Safety and efficacy of a novel amyloid-clearing therapeutic KAL-ABP-BBB in early Alzheimer’s disease patients

Montréal, QC, CA


McGill University, Douglas Hospital Research Centre

Project description

The accumulation of the protein amyloid-beta constitutes the major abnormality in the brain of Alzheimer’s disease patients. This award will support a clinical trial for assessing the safety of a novel therapy targeting a fundamental abnormality in the Alzheimer’s disease brain.  This clinical trial will be conducted at the Douglas Research Institute and the Montreal Neurological Institute and Hospital, McGill University, in patients who have mild Alzheimer’s disease and test positive for the presence of amyloid in the brain, using positron emission tomography (PET).

Relevance to the acceleration of therapeutics for neurodegenerative diseases of aging

To date, the vast majority of anti-amyloid therapies have not been successful, since they are not capable of reaching the brain in sufficient concentrations.  This novel treatment consists of a carrier molecule that crosses the blood-brain barrier fused to a peptide that clears away amyloid-beta deposits once inside the brain. The carrier molecule ‘tricks’ the blood-brain barrier into allowing its entry into the brain, and delivers the anti-amyloid peptide to the site of disease in high concentrations to enable its therapeutic effect. The anti-amyloid peptide is engineered to target the toxic oligomeric forms of the amyloid. By investigating cerebrospinal fluid, plasma, and PET imaging measures, the study aims to demonstrate that the drug crosses into the human brain and promotes amyloid clearance.
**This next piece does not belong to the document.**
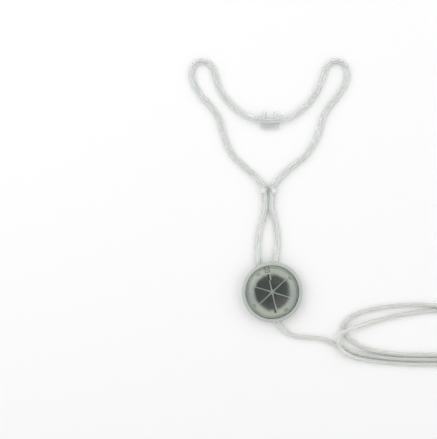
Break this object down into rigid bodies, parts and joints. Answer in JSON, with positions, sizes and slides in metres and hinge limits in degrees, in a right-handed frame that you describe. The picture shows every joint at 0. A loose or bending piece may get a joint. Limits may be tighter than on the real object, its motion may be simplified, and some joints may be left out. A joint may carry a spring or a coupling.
{
  "type": "nasal oxygen cannula",
  "caption": "Nasal oxygen cannula of clear tubing with nasal prongs, ear loops, a slider, a round pendant reservoir and a looped supply tube.",
  "frame": {"origin": "centre of the pendant's flat back, on the surface it lies on", "axes": "+Y from the pendant towards the nasal prongs, +X to the right seen from the front, +Z out of the pendant's front"},
  "size_m": [0.5348, 0.4478, 0.016],
  "materials": {
    "clear_tubing": "clear soft PVC tubing, extruded, glossy",
    "soft_moulding": "clear soft PVC, dip or injection moulded",
    "white_moulding": "milky white soft plastic moulding",
    "frosted_shell": "translucent frosted plastic shell with a slight green-grey tint",
    "membrane_film": "thin grey-green elastomer membrane"
  },
  "bodies": {
    "cannula": {"nasal_prongs": "soft_moulding", "cannula_tube_left": "clear_tubing", "cannula_tube_right": "clear_tubing", "pendant_back": "frosted_shell", "pendant_membrane": "membrane_film", "pendant_cover": "frosted_shell", "supply_tube": "clear_tubing", "supply_coil": "clear_tubing", "supply_tail": "clear_tubing", "supply_connector": "soft_moulding"},
    "slider": {"slider": "white_moulding"}
  },
  "joints": [
    {"name": "slider_slide", "type": "slide", "parent": "cannula", "child": "slider", "axis": [0, -1, 0], "range_m": [0, 0.016]}
  ]
}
Both the carrier molecule and disease-fighting peptide employ novel receptor binding mechanisms and were engineered at the National Research Council of Canada.

Anticipated outcome

Clearing amyloid-beta deposits – the major abnormality observed in the brain of Alzheimer’s disease patients – is expected to slow or even stop the progression of the disease.  As such this study will provide crucial information necessary to advance this promising therapeutic agent to an effective treatment for Alzheimer’s disease.